Western, especially American, culture is pervasive among Chinese youth, and even more so within this favored group. San Yun loves Eminem, Will Smith and black people ("I just knew from the beginning, instinctively, that black people were really cool"). Two younger girls gasped at the mention of Cinema Paradiso and Friends. The group easily rattled off American fast-food chain names. "If only I could eat Papa John's everyday, I would be in heaven!" said Sam half-jokingly.
Despite their adulation of Hollywood high school parties and gunfights, the afternoon's banter showed that the group hadn't fully adhered to Western culture, politics and social values. Their liberal thought process was often cut off in contradictory ways by an automated nationalism. Many young Chinese have become fervent patriots as a reaction to unrelenting foreign criticism of Tibet and media censorship.
"China is a much more egalitarian society than the US," said San Yun, who had seen footage of American policemen acting racist on www.youku.com, the Chinese equivalent of YouTube. "There is no racial discrimination here."
I asked about women in the job market.
"Women aren't discriminated against," said Sam, "the employer is just going to doubt your skills if you are a woman. If a man and a woman go for the same job, the man will be chosen."
A few other younger students who had been playing with Rubik's cubes in a corner moved to the table. I asked about Japanese people, a sore spot given the war crimes that haunt Sino-Japanese relations.

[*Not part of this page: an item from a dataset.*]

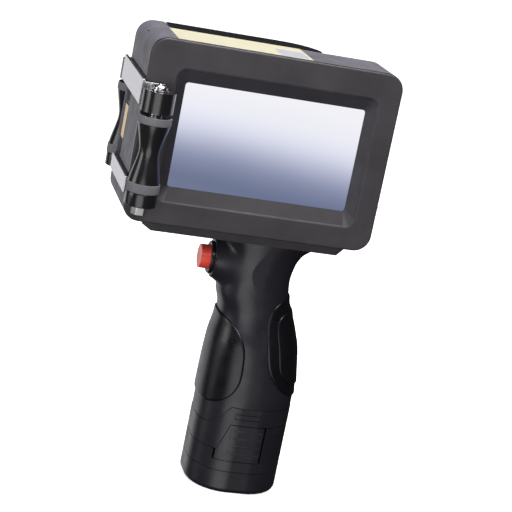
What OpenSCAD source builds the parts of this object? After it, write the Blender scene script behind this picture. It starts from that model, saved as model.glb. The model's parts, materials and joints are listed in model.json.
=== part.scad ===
// Handheld marking printer with a pistol grip, a touch screen, two guide rollers and a slide-in
// battery pack. Millimetres. The origin is the centre of the flat base of the battery pack, +Z up,
// -Y towards the person reading the screen, and the printing side is -X.

/* [Head] */
// Width of the head from the printing side to the far side
head_w = 134; // [112:1:160]
// Height of the head
head_h = 96; // [80:1:115]
// Depth of the head from the screen face to the back of the cartridge cover
head_d = 57; // [50:1:68]
// Depth of the screen half of the head
screen_half_d = 36; // [32:1:40]
// Corner radius of the head seen from the front
head_r = 9; // [6:0.5:12]
// Distance from the grip's axis to the middle of the head, towards the printing side
head_shift = 22.7; // [14:0.1:28]
// Wall thickness of the mouldings
wall = 2.4; // [2:0.1:3]

/* [Screen] */
// Width of the visible glass
screen_w = 96; // [78:1:110]
// Height of the visible glass
screen_h = 55; // [46:1:64]
// Depth of the sloping recess round the glass
recess_d = 3; // [2:0.5:4]

/* [Grip and battery] */
// Height from the base of the battery pack to the underside of the head
grip_h = 146.5; // [125:0.5:176]
// Width and depth of the battery pack
pack_w = 52; // [46:0.5:60]
// Height of the base cap of the battery pack
base_cap_h = 12.9; // [9:0.1:15]

/* [Buttons] */
// Radius of the red trigger button
trigger_r = 6.5; // [5:0.1:7.5]
// Travel of the trigger button
trigger_travel = 3; // [2:0.1:3.5]
// Length of the red power rocker
rocker_l = 11.2; // [9:0.2:14]
// Width of the red power rocker
rocker_w = 6.7; // [5:0.1:8]

/* [Rollers] */
// Radius of the rubber rings of the guide rollers
tyre_r = 8.55; // [7:0.05:9.5]
// Radius of a roller at its waist
waist_r = 5.4; // [4.6:0.1:6.5]
// Distance the rollers stand out past the printing side of the head
roller_proud = 2; // [1.8:0.1:3.2]

/* [Hidden] */

$fn = 64;
far = 200;                       // longer than any piece, for cutting tools
eps = 0.01;
hair = 0.3;                      // gap between two mouldings of one body
run = 0.05;                      // radial clearance of a turning or sliding fit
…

"Japanese people are fuckers, it's just in their bones," San Yun replied. "Such a small piece of land and it still has to attack China! They deleted all mention of the rape of Nanjing from their textbooks."
"Taiwan has also changed its textbooks," said Wang Ying, a small 16-year-old girl with a soft voice, timid smile and close-cropped hair. With her cell phone, she took a picture of an Apple logo that had migrated from San Yun's forearm to hers.

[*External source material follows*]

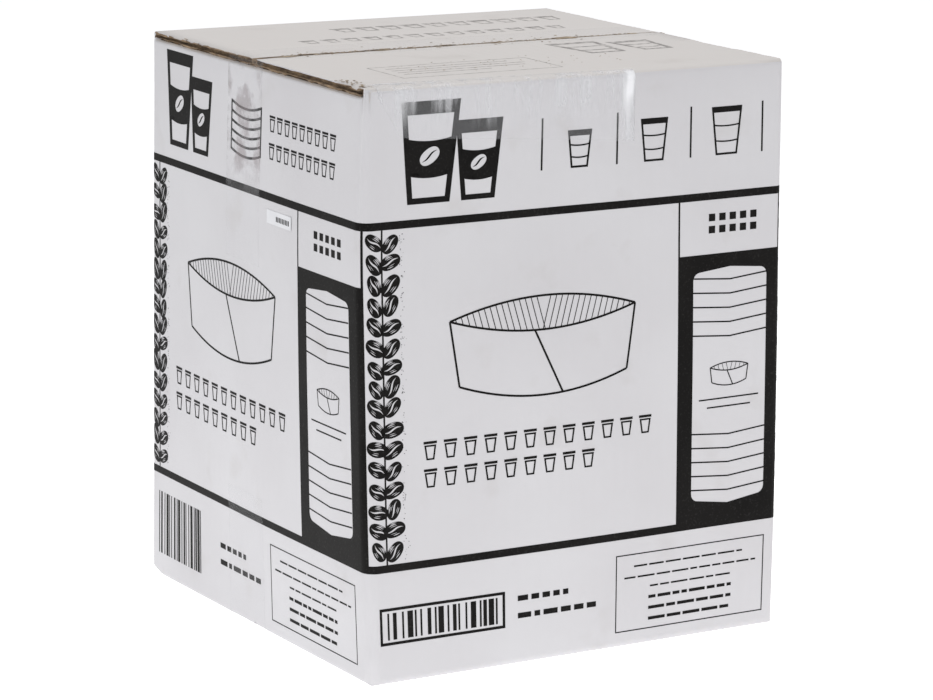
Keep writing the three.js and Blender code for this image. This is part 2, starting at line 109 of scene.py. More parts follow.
glow_near, glow_far = 0.62, 0.1
glow_reach = (0.35, 1.0)
glow_for_camera = 0.32
bpy.ops.mesh.primitive_plane_add(size=14, location=(0, 0, 0))
floor = bpy.context.object
floor.name = "floor"
floor_finish = bpy.data.materials.new("white_table")
floor_finish.use_nodes = True
floor_nodes = floor_finish.node_tree.nodes
floor_links = floor_finish.node_tree.links
floor_base = floor_nodes["Principled BSDF"]
floor_base.inputs["Base Color"].default_value = (0.9, 0.9, 0.9, 1)
floor_base.inputs["Roughness"].default_value = 0.9
floor_rays = floor_nodes.new("ShaderNodeLightPath")
floor_glow = floor_nodes.new("ShaderNodeMath")
floor_glow.operation = "MULTIPLY_ADD"
floor_glow.inputs[1].default_value = glow_for_camera
floor_place = floor_nodes.new("ShaderNodeTexCoord")
floor_reach = floor_nodes.new("ShaderNodeVectorMath")
floor_reach.operation = "LENGTH"
floor_light = floor_nodes.new("ShaderNodeMapRange")
for name, value in (("From Min", glow_reach[0]), ("From Max", glow_reach[1]),
                    ("To Min", glow_near), ("To Max", glow_far)):
    floor_light.inputs[name].default_value = value
floor_links.new(floor_place.outputs["Object"], floor_reach.inputs[0])
floor_links.new(floor_reach.outputs["Value"], floor_light.inputs["Value"])
floor_links.new(floor_light.outputs["Result"], floor_glow.inputs[2])
floor_links.new(floor_rays.outputs["Is Camera Ray"], floor_glow.inputs[0])
floor_base.inputs["Emission Color"].default_value = (1, 1, 1, 1)
floor_links.new(floor_glow.outputs[0], floor_base.inputs["Emission Strength"])
floor.data.materials.append(floor_finish)

# The carton is one blank of single-wall board, white outside and brown inside, folded and glued at a corner.
# Its outer flaps are hinged on the front and back panels and meet in a seam. Their cut ends show at the
# sides, over a narrow gap above the inner flaps.
carton_low, carton_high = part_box("carton")
width, depth, height = carton_high - carton_low
half_width, half_depth = width / 2, depth / 2
board_thickness = 4 * mm
flap_end_inset = 1.2 * mm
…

"Japan is strong," continued San Yun, "but the only reason it's strong is because it copies others. It stole Chinese culture, Chinese characters."
I asked the group about Chinese politics.
"The politicians are all really good people," said Sam, "but the system isn't good. For instance, in the US, you have more than one candidate; in China, you have only one candidate. If he doesn't get over 50 percent of the representatives' votes, then the chairman will ‘work' on them. He'll tell them whom to choose, and they'll choose him."
"There's a lot of corruption, I can't tell you about it," said San Yun.
"China has problems that will take a long time to solve," answered a tall, thin girl to his left. "Every political party has its own way of solving things. Having only one party ensures stable development."
Song Yichang, a soft-spoken junior nervously fiddled with his unfinished Rubik's cube. "There are too many people in China to have a general election," he said. "Most of the times, at the top, the person who is elected doesn't reflect who the people want. But people are still very satisfied."
I asked them what problems China had.
"We don't know," said Song Yichang. "The press broadcasts only good news."
Wang Ying said, "It's OK, there are some things which you can take care of secretly, that way they don't make people worried unnecessarily."
The afternoon marked the beginning of the four-day Duanwu Holiday, commemorating a poet's suicide 2,000 years ago. Grateful for this short break in the midst of their stressful Chinese high school studies, Wang Ying, Song Yichang and two other students told me about the traditional Zongzi, flavored rice paddies wrapped in bamboo leaves, that they were going to eat on their Monday off. Before leaving, Wang Ying took a picture of me with her cell phone and handed me a Rubik's cube as a parting gift.
Meanwhile San Yun had already invited out the other half of the group, including me, to go dancing that same night. "But I've got something to do tomorrow morning," a girl complained. San Yun replied, confused: "Who spoke about doing anything in the morning?"